You know the feeling: you curl up to watch a nice video on YouTube, and you’re met with that annoying swirling circle. Chances are, in between griping about how this is 2014 and you should be able to watch HD video without buffering (darn it), you’re probably feeling some not-so-pleasant feelings towards YouTube. But it may not be YouTube’s fault.

In a bid to explain why your videos take so long to load, Google has introduced a new pop up which appears underneath the player, allowing you to find out why you’re having to wait for the clip to buffer. The blue banner, which currently shows on slow-loading videos in the US, Canada, Australia, and New Zealand, allows users to click through to YouTube’s recently launched video quality report page and see if their internet service provider (ISP) is really the one to blame.

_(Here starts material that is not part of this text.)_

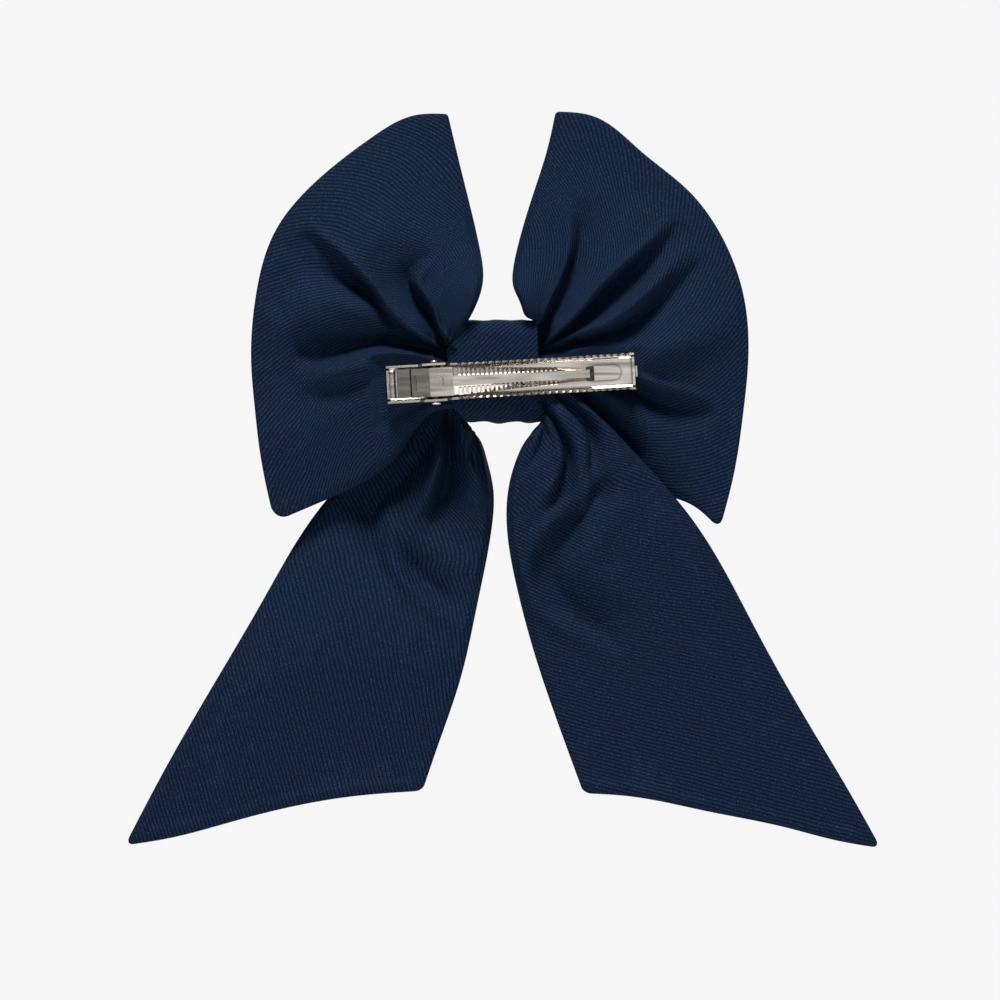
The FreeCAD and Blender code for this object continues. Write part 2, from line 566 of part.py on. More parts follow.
def pieces():
    """Every piece of the bow by its node name."""
    wings = {
        "left": wing(-1, LEFT_WING_TOP, LEFT_WING_BOTTOM, LEFT_WING_HEM, -1.2),
        "right": wing(1, RIGHT_WING_TOP, RIGHT_WING_BOTTOM, RIGHT_WING_HEM, 2.6),
    }
    tails = {
        "left": tail(-1, LEFT_TAIL_INNER, LEFT_TAIL_OUTER, LEFT_TAIL_HEM, LEFT_TAIL_DEPTHS),
        "right": tail(1, RIGHT_TAIL_INNER, RIGHT_TAIL_OUTER, RIGHT_TAIL_HEM, RIGHT_TAIL_DEPTHS),
    }
    made = {}
    for kind, panels in (("wing", wings), ("tail", tails)):
        for side, panel in panels.items():
            made[f"{kind}_{side}_back_layer"] = panel.layer(-1)
            made[f"{kind}_{side}_front_layer"] = panel.layer(1)
            made[f"{kind}_{side}_seam_thread"] = panel.thread()
    made["gathering_thread"] = gathering_thread()
    made["knot_band"] = knot_band()
    made["band_stitches"] = band_stitches()
    clip = {
        "clip_glue_pad": glue_pad(),
        "clip_toothed_base": toothed_base(),
        "clip_hinge_pin": hinge_pin(),
        "clip_ribbed_prong": ribbed_prong(),
        "clip_leaf_spring": leaf_spring(),
    }
    made.update({name: on_bow(shape) for name, shape in clip.items()})
    return made


def main():
    os.makedirs("parts", exist_ok=True)
    for name, shape in pieces().items():
        shape.exportStep(f"parts/{name}.step")
        box = shape.BoundBox
        print(f"{name}: {len(shape.Solids)} solid, valid {shape.isValid()}, {shape.Volume:.1f} mm3,",
              f"x {box.XMin:.1f}..{box.XMax:.1f}, y {box.YMin:.1f}..{box.YMax:.1f},",
              f"z {box.ZMin:.1f}..{box.ZMax:.1f}")


if __name__ == "__main__":
    main()
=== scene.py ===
"""Hair bow in navy twill on a nickel alligator clip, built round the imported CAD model.

Lengths in the classes are millimetres in the bow's own frame. +X is right and +Z up as the clip side is seen,
and the clip side faces -Y. Meshes are written in metres.
"""
from __future__ import annotations

import logging
import math
from dataclasses import dataclass, field
from enum import Enum
from typing import Any, Sequence

import bmesh
import bpy
import numpy as np
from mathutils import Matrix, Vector

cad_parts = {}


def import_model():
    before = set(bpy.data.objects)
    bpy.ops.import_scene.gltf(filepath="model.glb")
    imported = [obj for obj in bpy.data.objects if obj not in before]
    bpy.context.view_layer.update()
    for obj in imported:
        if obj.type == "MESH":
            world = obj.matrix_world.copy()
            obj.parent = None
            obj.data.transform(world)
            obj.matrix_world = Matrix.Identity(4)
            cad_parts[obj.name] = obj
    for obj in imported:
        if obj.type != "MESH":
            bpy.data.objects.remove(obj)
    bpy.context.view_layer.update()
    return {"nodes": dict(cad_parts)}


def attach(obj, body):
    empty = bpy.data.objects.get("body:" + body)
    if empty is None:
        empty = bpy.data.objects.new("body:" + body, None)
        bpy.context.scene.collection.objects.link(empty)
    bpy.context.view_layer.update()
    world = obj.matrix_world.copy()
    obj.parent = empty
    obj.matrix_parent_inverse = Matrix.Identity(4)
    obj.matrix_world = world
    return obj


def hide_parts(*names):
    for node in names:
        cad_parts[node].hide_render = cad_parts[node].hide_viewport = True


log = logging.getLogger("hair_bow")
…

If you click on the pop up (which was spotted by Quartz), you can generate a report which will give you a summary of your ISP’s performance in your area and whether you should stick to standard definition for the time being. It even allows you to compare the streaming quality of other suppliers in your area, in case your preference for HD streaming is leading you to consider making a switch.

Quartz YouTube performace

The banner, and the video quality report site, try to explain how your videos get to you in an easy-to-understand way. They highlight the fact that even if YouTube plays its part, a bottleneck on your ISP’s side can affect your experience. If they don’t have the capacity to receive the data from YouTube, you could spend your time watching those swirling dots.

The move comes at a time where there are heavy debates around the issue of net neutrality, which centres on the idea that internet access should not be blocked or slowed. But while companies like Google and Netflix are pushing for ISPs to ensure their content reaches consumers, service providers want to charge them for transmitting those data-heavy files. It seems Google is pretty clear on where it stands in that debate.